A smart city that does not know its own temples is not that smart. Varanasi built better roads and kept its ghats. It modernised and never stopped telling its story, which is why twelve million people still go there every year.
Jammu has a story just as ancient and just as extraordinary. The 108 Shiva temples of Purmandal. The river that flows north against all reason. The eternal flame at Sudh Mahadev that has never once gone out. The Trishul inscriptions that scholars have not yet fully deciphered.
This is the story. It is here, it is real, it is waiting. It just needs to be told with the urgency and the love and the funding it deserves.
I study literature, which means I spend a lot of time thinking about what stories get told and which ones do not, which voices get amplified and which ones get absorbed into the silence. And I think about Jammu in those terms more and more. We are not a people without a story. We are a people whose story has not yet been told loudly enough, consistently enough, with enough tenderness and enough insistence.
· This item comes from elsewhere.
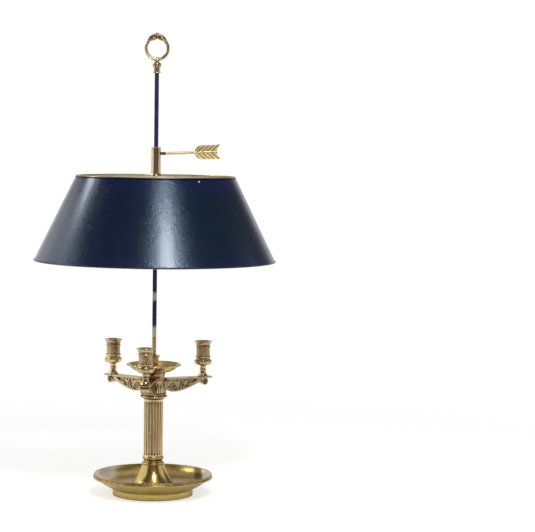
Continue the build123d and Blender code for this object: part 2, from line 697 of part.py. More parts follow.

The Devika is still flowing beneath that sacred earth at Purmandal, surfacing where it chooses, indifferent to neglect, carrying its holiness forward the way rivers always do. The flame at Sudh Mahadev is still burning. Someone lit it millennia ago and it has not gone out. The bell at Uttarbehni is still hanging there, still capable of ringing, still waiting for more hands to pull the rope. These things are alive. They have survived longer than any of us will. I just want the people who are supposed to protect them to act like that matters. And I want the rest of the world to turn its face toward this land, even briefly, even just long enough to understand: Jammu is not a transit stop. It is not an airport waiting room on the way to Kashmir. It is a world entire, ancient and sacred and ours, and it is far too beautiful to lose quietly.
I am Dogra. I am from Jammu. And I will keep saying it until it no longer needs explaining.